Unlike the current crop of hypercars - the McLaren P1, Ferrari LaFerrari and Porsche 918 Spyder - the Newey car shuns a petrol-electric hybrid drivetrain in favour of a purely petrol motor.

As with the McLaren F1, the AM-RB 001 gets a bespoke V12 engine.

Despite already having some epic V12s in its repertoire, Aston Martin has designed an all-new, mid-mounted, high-revving, naturally aspirated engine specifically for the car.

Exact details have yet to be disclosed, but Aston Martin says it will have the potency to achieve the engineering holy grail of "a 1:1 power-to-weight ratio; 1bhp per kilo of weight".

The whole car is bespoke from the tyres up, but it is the aerodynamics - the black arts of which Newey is a master - which will set the AM-RB apart from established hypercars.

According to the design team, the car "boasts truly radical aerodynamics for unprecedented levels of downforce in a road-legal car" and "thanks to the genius of Newey's design much of this downforce is generated through underfloor aerodynamics".

That's why the car's striking bodywork - shaped by Aston Martin designer Marek Reichman - is free from fins, spoilers and other addenda.

The extreme aerodynamics are why the Newey car could have as profound an effect as the McLaren F1 had almost 25 years ago.

"I've always been adamant that the AM-RB 001 should be a true road car that's also capable of extreme performance on track, and this means it really has to be a car of two characters," says Newey.

"That's the secret we're trying to put into this car - the technology that allows it to be docile and comfortable, but with immense outright capabilities."

The suspension and transmission borrows heavily from motorsport, yet is said to also "deliver the on-road usability and comfort levels that sit at the heart of the concept".

The Aston Martin and Red Bull team say that "Newey's unrivalled knowledge has enabled the AM-RB 001 to be extremely light and compact, yet offer genuine comfort and space for driver and passenger and house a V12 engine".

Taking all the ingredients together, as well as the track record of everyone involved, mean the claim that "the AM-RB 001 is an unprecedented fusion of form and function - a car engineered to be entirely useable and enjoyable as a road car, but with the capability to perform like no road car before it on a race track" does not sound like the usual motor industry hyperbole.
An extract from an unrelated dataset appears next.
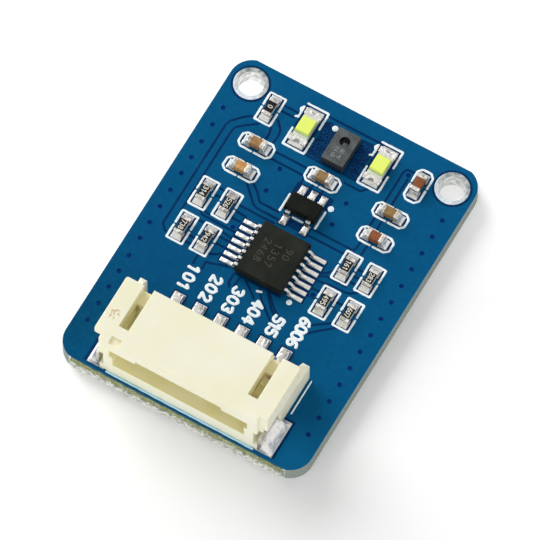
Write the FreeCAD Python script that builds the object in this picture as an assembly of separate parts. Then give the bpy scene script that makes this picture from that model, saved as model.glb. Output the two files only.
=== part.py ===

And if the 'standard' car isn't quick enough for the well-heeled owners, Aston Martin will be building track-only examples, "the projected performance of which is in line with that of today's LMP1 Le Mans sports prototypes".

Between 99 and 150 road cars will be built as well as 25 track versions.

Aston Martin boss Andy Palmer says "the AM-RB 001 is a truly remarkable project".

"As the project gathers pace its clear the end result will be a truly history-making hypercar that sets incredible new benchmarks for packaging, efficiency and performance and an achievement that elevates Aston Martin to the very highest level," he says.